The Taking of Pelham 123

The Taking of Pelham 123
Sony Pictures
Rated R
Now Showing at:
Review by: Larry Thomas


As soon as another movie remake is released, which seems like every fifteen minutes these days, people always say “why did they remake a good movie; why not remake the bad ones and make them better?” That’s not unsound logic, but the Hollywood suits are likely thinking, “if it was bad to start with, no one went to see it; we want something that people will go see.” Not to mention if they start with a good film, then they don’t have to depend on being too creative.

Such is the case with The Taking of Pelham 123. The new version is directed by Tony Scott, brother of Ridley Scott, who has some good films to his credit: Crimson Tide, Spy Game, and Enemy of the State, to mention a few. And like any director, there is a fair share of turkeys on his resume. Before he turned to movies, Tony Scott was a commercial director in London, and his take on Pelham looks more like a commercial than a film: it’s full of the photographic effects and director’s tricks that make people pay attention to a commercial. Working for the fourth time with Denzel Washington and the first time with John Travolta, the script has been altered to make this version a star-driven, pulse-pounding action flick. So how is that different from the 1974 original?

The original film was character and plot driven. Sure, it had action, but that was not the main focus. The four train hijackers were all characters with back-stories, and played by terrific character actors like Martin Balsam, Hector Elizondo, and Earl Hindman. Robert Shaw, in the role Travolta now has, was terse and methodical, while Travolta is, basically, a raving loon.

Denzel Washington is again given the task of an ordinary everyman cast into extraordinary circumstances, and not only has to save the day, but straighten out his own problems with the transit authority. In the original, Walter Matthau was the transit cop who catches the case, and uses his wits to stay one step ahead of the bad guys. It was one of his best performances.

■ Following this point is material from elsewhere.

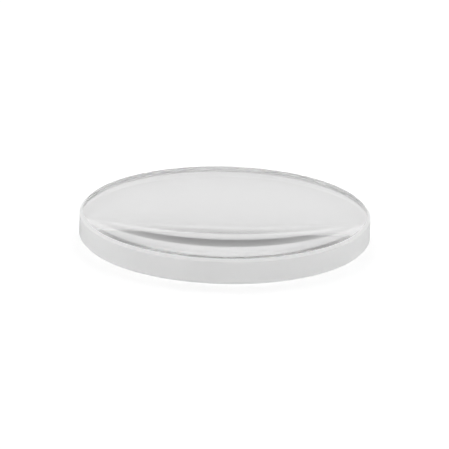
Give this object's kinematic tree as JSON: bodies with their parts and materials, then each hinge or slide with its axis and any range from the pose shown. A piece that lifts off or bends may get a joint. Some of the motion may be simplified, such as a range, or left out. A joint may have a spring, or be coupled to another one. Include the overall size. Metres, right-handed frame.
{
  "type": "biconvex lens",
  "caption": "Round biconvex glass lens with polished convex faces, a finely ground cylindrical rim and narrow protective bevels. It brings parallel light to a focus.",
  "frame": {"origin": "middle of the lens, on the optical axis, halfway between the two faces", "axes": "+Z along the optical axis; the lens is the same all round it, and its two faces are alike"},
  "size_m": [0.0254, 0.0254, 0.0032],
  "materials": {
    "glass": "polished and coated faces, finely ground rim and bevels"
  },
  "bodies": {
    "root": {"lens": "glass"}
  },
  "joints": []
}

The original script was by Peter Stone, revered writer of such classic films as Charade, with Cary Grant and Audrey Hepburn, and also the Broadway and film versions of the musical 1776. It was tense, compelling, and full of great lines of dialogue. Brian Helgeland’s update does little more than change characters and situations, and update things technically for the 21st century. Helgeland’s no slouch as a writer either, being behind the keyboard for such recent class acts as L.A. Confidential and Mystic River. But his work on Pelham is sloppy, with some really bad lines given to the actors.

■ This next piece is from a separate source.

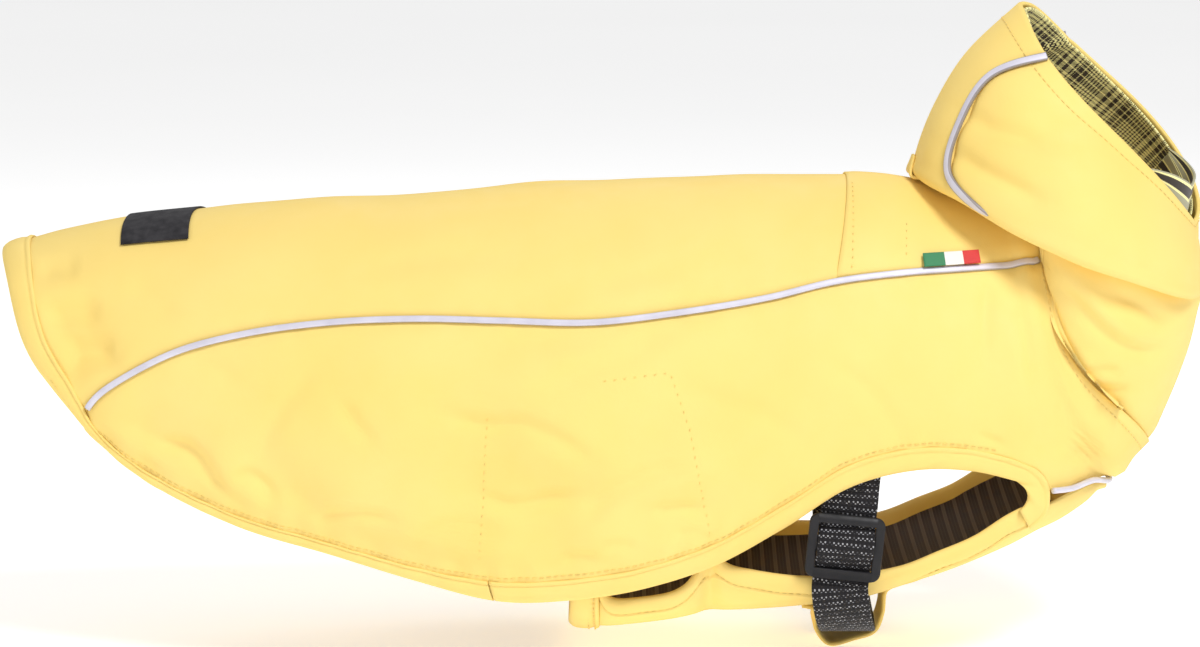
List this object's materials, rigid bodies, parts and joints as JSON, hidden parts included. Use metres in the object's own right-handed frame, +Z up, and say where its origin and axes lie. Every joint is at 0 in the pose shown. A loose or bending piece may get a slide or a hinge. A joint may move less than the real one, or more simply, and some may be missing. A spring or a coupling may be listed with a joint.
{
  "type": "dog raincoat",
  "caption": "Worn, filled-out soft-shell dog raincoat with a lined hood, belly panel, leg holes and a webbing chest strap with a slider.",
  "frame": {"origin": "inner face of the back panel over the withers, where the dog's back carries the coat", "axes": "+X to the head, -Y to the coat's right side, +Z up"},
  "size_m": [0.4791, 0.1408, 0.2579],
  "materials": {
    "cloth": "matt pale yellow soft-shell cloth",
    "piping": "pale grey reflective piping",
    "plaid": "woven plaid lining, pale yellow and near black",
    "dark": "dark brown striped lining",
    "webbing": "black woven webbing",
    "plastic": "black moulded plastic",
    "label": "black woven patch, bare",
    "flag": "woven ribbon in green, white and red"
  },
  "bodies": {
    "root": {"back_panel": "cloth", "shoulder_yoke": "cloth", "hem_band": "cloth", "side_panel_right": "cloth", "side_panel_left": "cloth", "leg_band_right": "cloth", "leg_band_left": "cloth", "back_piping_right": "piping", "back_piping_left": "piping", "belly_edge_band_right": "cloth", "belly_edge_band_left": "cloth", "belly_side_band_right": "cloth", "belly_side_band_left": "cloth", "hood_side_right": "cloth", "hood_side_left": "cloth", "hood_piping_right": "piping", "hood_piping_left": "piping", "chest_piping": "piping", "belly_panel": "cloth", "belly_rear_band": "cloth", "belly_lining": "dark", "hood_crown": "cloth", "hood_lining": "plaid", "throat_lining": "plaid", "hood_tab": "cloth", "tail_label": "label", "flag_tab": "flag", "chest_strap": "webbing", "belt_loop": "cloth", "slider_buckle": "plastic"}
  },
  "joints": []
}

In all honesty, I was prepared to thoroughly hate this movie…but I didn’t. It’s well made, does have some exciting action sequences, and does make good use, albeit sparsely, of James Gandolfini and John Turturro in supporting roles. But it’s basically all flash and dazzle. One critic said it was “plenty of action with no heart.” And that’s the heart of the matter: there’s really no one here to care about. Washington is always better than adequate, but this is not his best performance. Travolta careens wildly from doing some impressive work to being just another psycho on the loose. Other than Luiz Guzman as one of the hijackers, the other two are just window dressing. They only scowl and fire their automatic weapons. That might all be well and good for the video game generation, but if you want to see The Taking of Pelham 123, then you really need to watch the original first. That way, you’ll know what you’re missing when you get to the new one.